Em julho, o Idec manifestou sua preocupação com esse método de pagamento, ponderando que seria necessário a fixação de um teto para a taxa de juros do rotativo. No projeto que passou pelo Senado e foi enviado de volta ao Executivo para finalmente virar lei, foi definido que anualmente o Conselho Monetário Nacional vai fixar os limites para as taxas de juros junto aos emissores de cartão. Porém, já está estabelecido que a dívida pode, no máximo, dobrar no período de 12 meses. Para o Idec, essa mudança é bem importante, mas ainda não é a ideal.
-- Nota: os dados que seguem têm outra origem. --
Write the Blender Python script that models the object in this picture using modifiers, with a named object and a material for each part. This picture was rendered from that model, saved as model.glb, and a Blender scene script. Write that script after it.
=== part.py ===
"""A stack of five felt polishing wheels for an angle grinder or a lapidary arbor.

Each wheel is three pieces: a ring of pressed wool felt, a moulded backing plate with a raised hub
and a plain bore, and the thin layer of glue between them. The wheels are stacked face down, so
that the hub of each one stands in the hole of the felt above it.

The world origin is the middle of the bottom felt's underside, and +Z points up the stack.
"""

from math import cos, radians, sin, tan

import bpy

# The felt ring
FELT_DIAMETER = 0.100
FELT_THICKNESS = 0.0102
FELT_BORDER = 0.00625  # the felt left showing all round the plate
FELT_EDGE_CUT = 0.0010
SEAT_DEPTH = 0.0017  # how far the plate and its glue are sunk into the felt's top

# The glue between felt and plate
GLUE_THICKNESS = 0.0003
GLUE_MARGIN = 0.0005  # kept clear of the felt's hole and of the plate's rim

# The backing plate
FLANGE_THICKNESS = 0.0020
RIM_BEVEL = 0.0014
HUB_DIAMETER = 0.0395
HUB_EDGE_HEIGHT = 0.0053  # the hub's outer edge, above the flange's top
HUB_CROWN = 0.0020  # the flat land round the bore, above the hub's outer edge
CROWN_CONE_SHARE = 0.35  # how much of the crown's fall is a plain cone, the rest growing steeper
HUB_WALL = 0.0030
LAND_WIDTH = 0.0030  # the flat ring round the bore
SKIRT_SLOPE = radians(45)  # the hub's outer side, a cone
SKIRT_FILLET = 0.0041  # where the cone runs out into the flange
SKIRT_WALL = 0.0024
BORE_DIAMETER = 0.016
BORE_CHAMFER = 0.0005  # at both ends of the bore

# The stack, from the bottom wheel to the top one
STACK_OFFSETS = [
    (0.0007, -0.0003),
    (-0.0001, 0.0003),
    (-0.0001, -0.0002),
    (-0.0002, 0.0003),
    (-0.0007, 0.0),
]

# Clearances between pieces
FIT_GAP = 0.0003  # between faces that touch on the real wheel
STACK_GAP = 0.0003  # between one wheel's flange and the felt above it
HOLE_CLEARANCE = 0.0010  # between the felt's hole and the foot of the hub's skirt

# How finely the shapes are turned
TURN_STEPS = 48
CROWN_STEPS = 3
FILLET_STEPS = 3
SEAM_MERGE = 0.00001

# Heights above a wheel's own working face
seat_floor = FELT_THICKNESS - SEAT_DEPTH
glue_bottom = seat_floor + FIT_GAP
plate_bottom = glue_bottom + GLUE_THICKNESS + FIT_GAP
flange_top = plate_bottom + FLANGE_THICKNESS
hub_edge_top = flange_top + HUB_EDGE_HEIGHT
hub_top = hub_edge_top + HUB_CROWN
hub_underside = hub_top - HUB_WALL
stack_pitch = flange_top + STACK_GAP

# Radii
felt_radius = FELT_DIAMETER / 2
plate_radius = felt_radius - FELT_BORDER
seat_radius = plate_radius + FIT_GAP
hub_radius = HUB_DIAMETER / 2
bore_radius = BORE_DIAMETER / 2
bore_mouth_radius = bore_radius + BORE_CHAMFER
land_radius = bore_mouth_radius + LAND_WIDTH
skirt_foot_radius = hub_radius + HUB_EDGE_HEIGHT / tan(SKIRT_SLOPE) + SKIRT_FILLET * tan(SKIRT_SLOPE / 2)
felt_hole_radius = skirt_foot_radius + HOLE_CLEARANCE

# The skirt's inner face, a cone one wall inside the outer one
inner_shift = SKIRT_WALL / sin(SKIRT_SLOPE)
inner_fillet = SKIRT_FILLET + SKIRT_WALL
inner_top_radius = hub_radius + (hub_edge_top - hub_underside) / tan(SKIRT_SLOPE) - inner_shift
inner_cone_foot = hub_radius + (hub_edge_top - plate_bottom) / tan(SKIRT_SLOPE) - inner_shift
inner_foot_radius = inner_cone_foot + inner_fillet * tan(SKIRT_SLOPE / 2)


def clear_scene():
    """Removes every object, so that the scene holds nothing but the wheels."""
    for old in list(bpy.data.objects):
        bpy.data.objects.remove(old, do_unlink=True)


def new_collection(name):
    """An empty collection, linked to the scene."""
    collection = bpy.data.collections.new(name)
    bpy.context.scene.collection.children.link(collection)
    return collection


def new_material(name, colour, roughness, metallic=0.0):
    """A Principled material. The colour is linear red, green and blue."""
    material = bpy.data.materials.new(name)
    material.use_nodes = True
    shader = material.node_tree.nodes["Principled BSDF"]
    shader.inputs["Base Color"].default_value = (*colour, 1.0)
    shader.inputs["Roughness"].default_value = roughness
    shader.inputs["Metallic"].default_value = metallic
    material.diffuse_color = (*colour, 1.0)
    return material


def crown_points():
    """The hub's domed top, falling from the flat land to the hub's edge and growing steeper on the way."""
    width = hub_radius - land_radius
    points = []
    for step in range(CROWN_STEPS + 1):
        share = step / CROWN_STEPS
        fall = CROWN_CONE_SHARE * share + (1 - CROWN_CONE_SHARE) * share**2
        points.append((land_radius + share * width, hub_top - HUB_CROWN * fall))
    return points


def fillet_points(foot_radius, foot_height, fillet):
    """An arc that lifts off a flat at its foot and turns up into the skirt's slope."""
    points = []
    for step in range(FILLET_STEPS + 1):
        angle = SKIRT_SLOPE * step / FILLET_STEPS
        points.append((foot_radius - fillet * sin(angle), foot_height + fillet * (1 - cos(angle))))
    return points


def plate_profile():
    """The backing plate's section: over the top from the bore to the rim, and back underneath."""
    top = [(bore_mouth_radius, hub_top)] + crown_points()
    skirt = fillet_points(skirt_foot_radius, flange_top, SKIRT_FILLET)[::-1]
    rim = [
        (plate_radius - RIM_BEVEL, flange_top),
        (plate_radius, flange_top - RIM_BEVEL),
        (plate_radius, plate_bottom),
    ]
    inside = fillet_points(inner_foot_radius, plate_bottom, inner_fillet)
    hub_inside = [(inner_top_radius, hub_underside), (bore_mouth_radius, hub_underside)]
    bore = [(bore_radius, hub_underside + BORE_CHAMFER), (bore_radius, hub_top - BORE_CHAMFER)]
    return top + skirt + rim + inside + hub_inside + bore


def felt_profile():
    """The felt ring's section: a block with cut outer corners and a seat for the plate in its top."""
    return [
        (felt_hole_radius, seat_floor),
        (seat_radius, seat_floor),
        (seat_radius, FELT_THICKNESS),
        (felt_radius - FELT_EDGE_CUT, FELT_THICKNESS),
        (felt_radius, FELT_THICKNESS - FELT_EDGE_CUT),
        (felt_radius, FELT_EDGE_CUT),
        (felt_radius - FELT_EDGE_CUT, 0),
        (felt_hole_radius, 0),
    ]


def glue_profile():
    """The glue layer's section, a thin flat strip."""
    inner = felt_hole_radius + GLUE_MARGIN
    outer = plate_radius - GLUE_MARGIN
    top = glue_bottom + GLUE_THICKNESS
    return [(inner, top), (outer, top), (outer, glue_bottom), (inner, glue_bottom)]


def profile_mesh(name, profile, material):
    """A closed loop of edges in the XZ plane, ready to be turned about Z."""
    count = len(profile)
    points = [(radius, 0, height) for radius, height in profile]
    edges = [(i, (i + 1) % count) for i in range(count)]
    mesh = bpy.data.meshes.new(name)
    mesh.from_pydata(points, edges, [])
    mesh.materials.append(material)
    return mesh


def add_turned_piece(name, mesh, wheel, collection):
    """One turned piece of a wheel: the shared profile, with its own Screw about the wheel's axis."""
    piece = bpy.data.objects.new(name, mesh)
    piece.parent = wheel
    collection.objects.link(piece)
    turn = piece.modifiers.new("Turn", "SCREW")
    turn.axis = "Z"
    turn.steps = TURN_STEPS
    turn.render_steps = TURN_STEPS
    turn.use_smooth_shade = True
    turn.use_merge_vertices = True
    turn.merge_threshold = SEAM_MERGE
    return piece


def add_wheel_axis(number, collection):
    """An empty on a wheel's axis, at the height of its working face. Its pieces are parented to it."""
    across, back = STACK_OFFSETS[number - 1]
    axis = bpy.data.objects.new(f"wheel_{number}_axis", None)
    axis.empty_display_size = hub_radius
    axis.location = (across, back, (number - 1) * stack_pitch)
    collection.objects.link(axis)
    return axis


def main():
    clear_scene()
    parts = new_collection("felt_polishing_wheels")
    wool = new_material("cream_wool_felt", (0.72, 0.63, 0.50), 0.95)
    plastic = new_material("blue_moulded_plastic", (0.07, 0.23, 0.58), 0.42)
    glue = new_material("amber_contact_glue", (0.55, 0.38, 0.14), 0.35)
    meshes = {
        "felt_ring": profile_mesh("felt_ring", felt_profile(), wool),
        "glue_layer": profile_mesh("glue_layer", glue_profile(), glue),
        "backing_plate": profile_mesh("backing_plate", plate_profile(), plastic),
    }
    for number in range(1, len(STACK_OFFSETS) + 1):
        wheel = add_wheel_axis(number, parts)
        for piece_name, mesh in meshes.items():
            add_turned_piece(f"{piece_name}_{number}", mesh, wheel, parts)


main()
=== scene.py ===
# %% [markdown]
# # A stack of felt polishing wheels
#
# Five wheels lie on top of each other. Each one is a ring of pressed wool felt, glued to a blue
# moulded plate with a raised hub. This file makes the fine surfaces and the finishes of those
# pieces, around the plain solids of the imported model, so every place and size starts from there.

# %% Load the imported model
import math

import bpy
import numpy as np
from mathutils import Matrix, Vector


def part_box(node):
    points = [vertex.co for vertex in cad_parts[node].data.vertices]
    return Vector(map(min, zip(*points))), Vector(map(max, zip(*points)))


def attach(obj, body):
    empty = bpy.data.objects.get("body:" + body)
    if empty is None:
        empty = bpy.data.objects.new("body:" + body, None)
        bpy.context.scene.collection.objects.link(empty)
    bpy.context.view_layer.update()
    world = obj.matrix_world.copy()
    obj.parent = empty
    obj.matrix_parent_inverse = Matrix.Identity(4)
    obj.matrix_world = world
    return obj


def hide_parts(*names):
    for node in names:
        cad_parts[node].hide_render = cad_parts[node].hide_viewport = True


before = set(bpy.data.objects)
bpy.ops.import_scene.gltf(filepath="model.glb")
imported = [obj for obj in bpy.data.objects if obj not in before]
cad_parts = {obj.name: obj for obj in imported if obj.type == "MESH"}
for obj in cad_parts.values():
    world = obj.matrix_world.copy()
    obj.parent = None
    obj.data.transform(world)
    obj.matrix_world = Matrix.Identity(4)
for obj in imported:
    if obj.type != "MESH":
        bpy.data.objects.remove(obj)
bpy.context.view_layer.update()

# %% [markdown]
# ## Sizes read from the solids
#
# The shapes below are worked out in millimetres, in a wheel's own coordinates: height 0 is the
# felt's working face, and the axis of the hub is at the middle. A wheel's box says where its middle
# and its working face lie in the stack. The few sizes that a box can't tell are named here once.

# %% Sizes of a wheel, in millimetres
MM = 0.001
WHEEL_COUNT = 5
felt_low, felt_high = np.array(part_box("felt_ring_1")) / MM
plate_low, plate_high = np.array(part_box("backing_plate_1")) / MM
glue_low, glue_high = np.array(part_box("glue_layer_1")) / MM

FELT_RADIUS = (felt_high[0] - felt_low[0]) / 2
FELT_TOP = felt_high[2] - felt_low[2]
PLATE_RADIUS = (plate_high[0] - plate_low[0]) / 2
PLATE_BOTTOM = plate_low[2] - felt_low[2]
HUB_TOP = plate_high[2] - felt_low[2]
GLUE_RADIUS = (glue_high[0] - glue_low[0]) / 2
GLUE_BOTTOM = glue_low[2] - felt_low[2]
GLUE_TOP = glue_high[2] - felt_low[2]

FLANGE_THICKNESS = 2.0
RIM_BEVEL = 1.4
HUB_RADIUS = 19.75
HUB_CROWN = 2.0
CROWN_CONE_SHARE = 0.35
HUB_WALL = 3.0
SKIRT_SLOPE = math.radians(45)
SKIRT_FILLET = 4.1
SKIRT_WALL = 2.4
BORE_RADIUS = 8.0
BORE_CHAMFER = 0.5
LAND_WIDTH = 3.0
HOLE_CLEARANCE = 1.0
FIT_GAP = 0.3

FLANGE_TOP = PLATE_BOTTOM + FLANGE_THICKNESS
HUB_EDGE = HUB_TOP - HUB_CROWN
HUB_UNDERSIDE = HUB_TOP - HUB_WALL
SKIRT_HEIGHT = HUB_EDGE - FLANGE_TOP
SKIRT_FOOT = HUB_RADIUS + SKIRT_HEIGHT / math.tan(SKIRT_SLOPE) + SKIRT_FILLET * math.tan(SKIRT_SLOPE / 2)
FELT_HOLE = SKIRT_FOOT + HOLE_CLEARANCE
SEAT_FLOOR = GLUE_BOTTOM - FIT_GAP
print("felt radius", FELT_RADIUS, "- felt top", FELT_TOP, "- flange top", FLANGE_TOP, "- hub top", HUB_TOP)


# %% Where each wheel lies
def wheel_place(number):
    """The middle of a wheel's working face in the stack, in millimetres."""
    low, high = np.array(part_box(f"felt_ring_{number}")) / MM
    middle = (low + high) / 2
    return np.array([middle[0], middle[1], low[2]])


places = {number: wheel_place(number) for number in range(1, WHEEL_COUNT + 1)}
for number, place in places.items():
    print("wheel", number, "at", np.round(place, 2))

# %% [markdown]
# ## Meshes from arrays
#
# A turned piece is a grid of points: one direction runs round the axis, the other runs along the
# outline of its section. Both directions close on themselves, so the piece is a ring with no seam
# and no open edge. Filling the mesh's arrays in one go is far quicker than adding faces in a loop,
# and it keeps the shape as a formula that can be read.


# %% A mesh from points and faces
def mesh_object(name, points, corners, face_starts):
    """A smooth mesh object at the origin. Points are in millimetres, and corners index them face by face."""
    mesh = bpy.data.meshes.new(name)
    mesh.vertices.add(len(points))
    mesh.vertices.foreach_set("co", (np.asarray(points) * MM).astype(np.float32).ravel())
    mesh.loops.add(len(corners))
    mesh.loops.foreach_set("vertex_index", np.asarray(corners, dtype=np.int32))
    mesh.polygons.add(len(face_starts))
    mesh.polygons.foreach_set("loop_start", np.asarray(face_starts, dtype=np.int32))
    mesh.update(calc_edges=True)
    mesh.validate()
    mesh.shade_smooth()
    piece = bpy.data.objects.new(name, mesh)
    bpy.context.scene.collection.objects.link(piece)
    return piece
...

O melhor caminho seria que esses juros tivessem um limite de acordo com a faixa de renda da população. Ou seja, quem ganha menos paga juros menores do que quem possui mais recursos financeiros.
UM CAMINHO PARA DESENROLAR
O Desenrola Brasil prevê um curso de Educação Financeira para os participantes. Porém, Amorim, do Idec, pontua que nem o programa do Governo Federal nem a Lei do Superendividamento, de 2021, discutem a capacidade de pagamento e a análise humana da situação dos negativados, o que é fundamental. "Determinou-se os critérios para os acordos, mas não se aprofundou no processo de tratamento e conscientização dos consumidores sobre a gestão financeira e as consequências do uso do crédito", ela critica.
A coordenadora do programa de Serviços Financeiros do Idec ainda destaca que é primordial a definição de um órgão responsável pela gestão do superendividamento, que acompanhe negociações e acordos, e monitore os resultados. "Se nenhum desses critérios forem definidos, o programa Desenrola será apenas mais um mutirão de renegociação como os outros que existem no Brasil", ela declara.
Amorim entende que uma política imediatista sobre endividamento até consegue reabilitar o devedor para o mercado de crédito, mas sem focar em concessões de empréstimos irresponsáveis e educação financeira eficiente, o resultado será um novo exército de "enrolados". "Se tudo continuar do jeito que está, vamos ficar, mais uma vez, apenas enxugando gelo", ela conclui.